I’m constantly finding myself asking for an apology for the things I forget (like the person I’m talking with said a few seconds ago), for making people repeat their statements, for the dead air during student consultations, for multi-tasking because everything’s piling up with this delay in remembering which task to deal with next. It’s crazy. I have to talk to myself as I type text messages to make sure I’m encoding the words I’m saying.

And the worst part of having little to no sleep for a prolonged period of time, I blurt out unprocessed sentences. These sentences can be rude, insensitive.

This week, I’ve been easily frustrated, irritated, anxious, overly guilty, and relieved-then-immediately-uneasy. I can’t remember any moment of calm. (Or perhaps, it’s just me being forgetful.)

Lack of sleep and PMS should never happen on the same week.

The coffee session helped a lot.
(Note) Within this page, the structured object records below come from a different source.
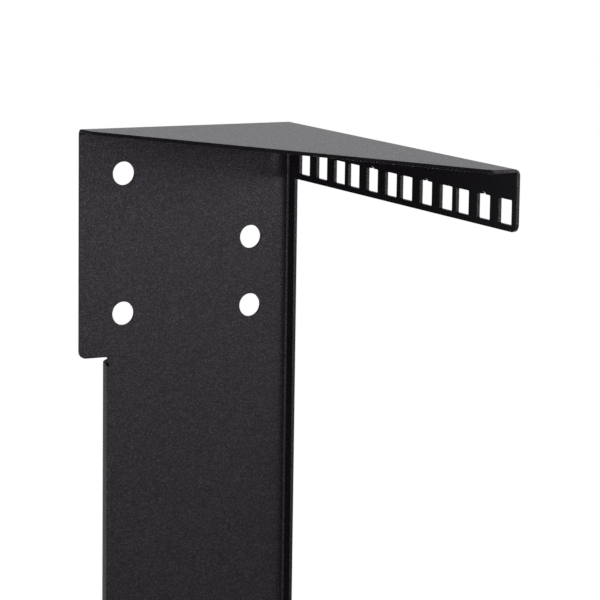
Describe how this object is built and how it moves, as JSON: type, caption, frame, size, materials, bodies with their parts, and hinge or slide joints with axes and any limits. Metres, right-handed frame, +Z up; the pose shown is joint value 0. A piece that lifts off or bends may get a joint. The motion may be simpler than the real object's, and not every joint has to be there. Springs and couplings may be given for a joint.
{
  "type": "wall mount rack bracket",
  "caption": "Folded steel wall bracket with triangular end gussets and square-hole rails that carry 19-inch rack equipment on edge, close to the wall.",
  "frame": {"origin": "on the wall face, midway between the two bolt-hole columns and midway up the bracket", "axes": "+Z up along the wall, +Y into the wall (the bracket stands out along -Y), +X towards the side that carries the rails"},
  "size_m": [0.099, 0.1894, 0.4988],
  "materials": {
    "powder_coat": "fine-textured semi-gloss charcoal black powder coat"
  },
  "bodies": {
    "root": {"bracket": "powder_coat"}
  },
  "joints": []
}
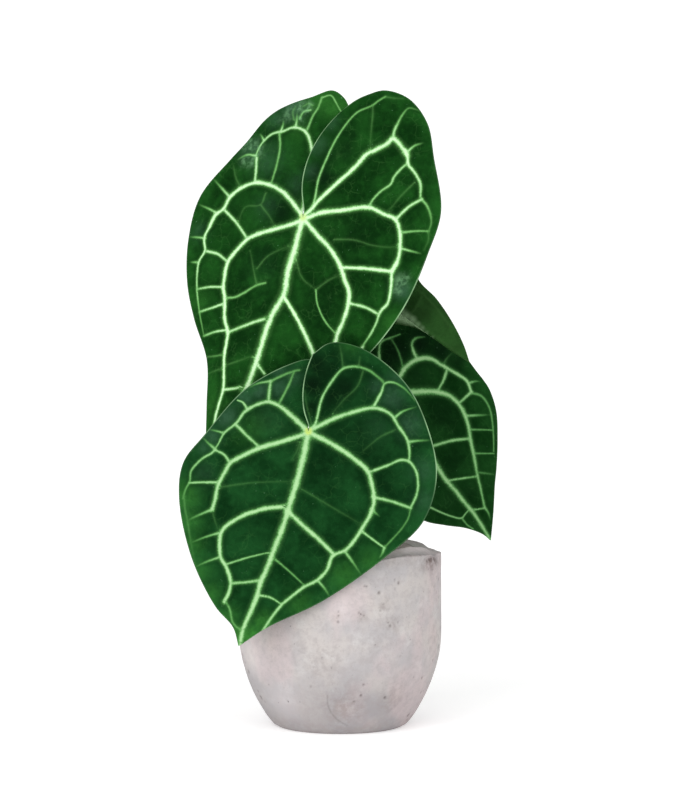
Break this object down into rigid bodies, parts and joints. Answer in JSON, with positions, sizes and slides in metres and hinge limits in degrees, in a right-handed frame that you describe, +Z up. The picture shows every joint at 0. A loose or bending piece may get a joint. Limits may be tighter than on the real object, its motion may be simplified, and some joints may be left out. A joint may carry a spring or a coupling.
{
  "type": "potted velvet-leaf aroid house plant",
  "caption": "Velvet-leaf anthurium with heart-shaped, pale-veined leaves on slim stalks, growing in a round cast-concrete pot.",
  "frame": {"origin": "middle of the pot's flat underside, on the plane it stands on", "axes": "+Z up along the pot's axis, +X to the right and -Y towards the front, the side that the two largest blades face"},
  "size_m": [0.2077, 0.1384, 0.4136],
  "materials": {
    "concrete": "matte",
    "growing_mix": "matte",
    "stem": "matte",
    "petiole": "satin",
    "blade": "satin"
  },
  "bodies": {
    "root": {"pot": "concrete", "growing_mix": "growing_mix", "stem": "stem", "petiole_upper": "petiole", "petiole_front": "petiole", "petiole_right": "petiole", "petiole_rear": "petiole", "blade_upper": "blade", "blade_front": "blade", "blade_right": "blade", "blade_rear": "blade"}
  },
  "joints": []
}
For that, I am deeply grateful to the three friends. ‘Was still cranky (crankier than usual). And, I think a sowed a lot of seeds :S

unnoticed

I keep getting bruises and scratches – and I don’t even know how I got them. I’m no klutz (at least I believe so) but I just keep getting them. I’ll just notice them when I’m washing my hands or arms or when they start to hurt.

Minor paper cuts, scratches, bruises – how is it possible that I do not notice getting them? Sometimes the cuts, scratches, and bruises appear at the same time as if I’d been in a fight or a tumble – which I have no memory of. At least, there’s no blood, which is a great comfort.

The paper cuts are expected with me dealing with (piles of) student outputs everyday. The bruise, that’s another thing. It’s not like I have sensitive skin on something.

The sister jokes that perhaps I have too much on my mind to notice or perhaps I’ve gotten used to getting them that I don’t notice anymore. I just don;t think I have that much to think about to not notice. It’d be nice to think that I have high tolerance to pain, but that’s not the case.

I’ll find out whatever the reason may be. It’s just that I need to be aware especially of the cuts and scratches so I can be ready for pain whenever I wash the hands (especially on the side of the fingers) or arms. Gets me all the time.